In this dissertation, we propose the idea of using interactional slingshots as a means of providing support structure to user interactions in hybrid intelligence systems. Much like how gravitational slingshots provide boosts to spacecraft en route to their final destinations, so do interactional slingshots provide boosts to user interactions en route to solving tasks. Several challenges arise: What does this support structure look like? How much freedom does the user have in their interactions? How is user expertise paired with that of the machine’s?

To do this as a tractable socio-technical problem, we explore this idea in the context of data annotation problems, especially in those domains where AI methods fail to solve the overall task. Getting annotated (labeled) data is crucial for successful AI methods, and becomes especially more difficult in domains where AI fails, since problems in such domains require human understanding to fully solve, but also present challenges related to annotator expertise, annotation freedom, and context curation from the data. To explore data annotation problems in this space, we develop techniques and workflows whose interactional slingshot support structure harnesses the user’s interaction with data.

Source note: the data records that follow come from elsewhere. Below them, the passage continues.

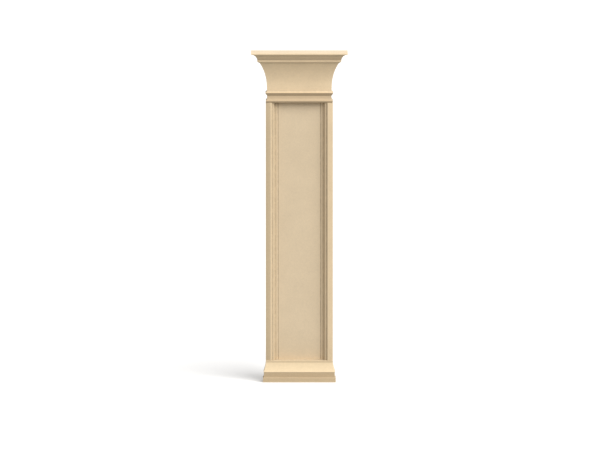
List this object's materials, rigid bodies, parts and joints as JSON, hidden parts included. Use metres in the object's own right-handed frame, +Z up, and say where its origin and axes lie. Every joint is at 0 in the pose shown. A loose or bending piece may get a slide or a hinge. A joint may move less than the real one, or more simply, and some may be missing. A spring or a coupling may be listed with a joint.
{
  "type": "wall pilaster",
  "caption": "Flat wall pilaster with a low moulded base, a sunk-panel shaft with moulded edges and a flared bell-shaped capital, flat at the back.",
  "frame": {"origin": "on the floor, under the middle of the pilaster's whole width and depth", "axes": "+Z up along the shaft, +X across the front to the right, -Y out of the front, so the flat back faces +Y"},
  "size_m": [0.288, 0.089, 0.9896],
  "materials": {
    "base_wood": "raw fine-fibre wood panel, milled and sanded smooth, unpainted",
    "shaft_wood": "raw fine-fibre wood panel, milled and sanded smooth, unpainted",
    "capital_wood": "raw fine-fibre wood panel, milled and sanded smooth, unpainted"
  },
  "bodies": {
    "root": {"base": "base_wood", "shaft": "shaft_wood", "capital": "capital_wood"}
  },
  "joints": []
}
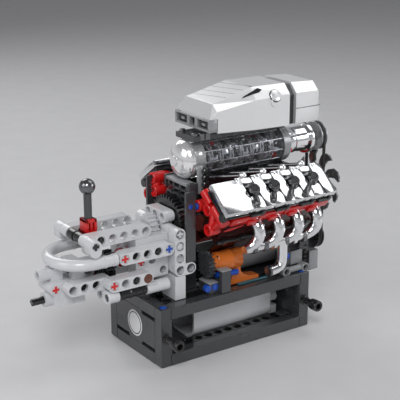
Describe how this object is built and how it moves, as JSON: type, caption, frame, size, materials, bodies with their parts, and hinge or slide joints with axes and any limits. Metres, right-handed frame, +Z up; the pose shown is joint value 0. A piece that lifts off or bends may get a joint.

First, we explore providing support in the form of nudging non-expert users’ interactions as they annotate text data for the task of creating conversational memory. Second, we add support structure in the form of assisting non-expert users during the annotation process itself for the task of grounding natural language references to objects in 3D point clouds. Finally, we supply support in the form of guiding expert and non-expert users both before and during their annotations for the task of conversational disentanglement across multiple domains.

We demonstrate that building hybrid intelligence systems with each of these interactional slingshot support mechanisms—nudging, assisting, and guiding a user’s interaction with data—improves annotation outcomes, such as annotation speed, accuracy, effort level, even when annotators’ expertise and skill levels vary.

Thesis Statement: By providing support structure that nudges, assists, and guides user interactions, it is possible to create hybrid intelligence systems that enable more efficient (faster and/or more accurate) data annotation.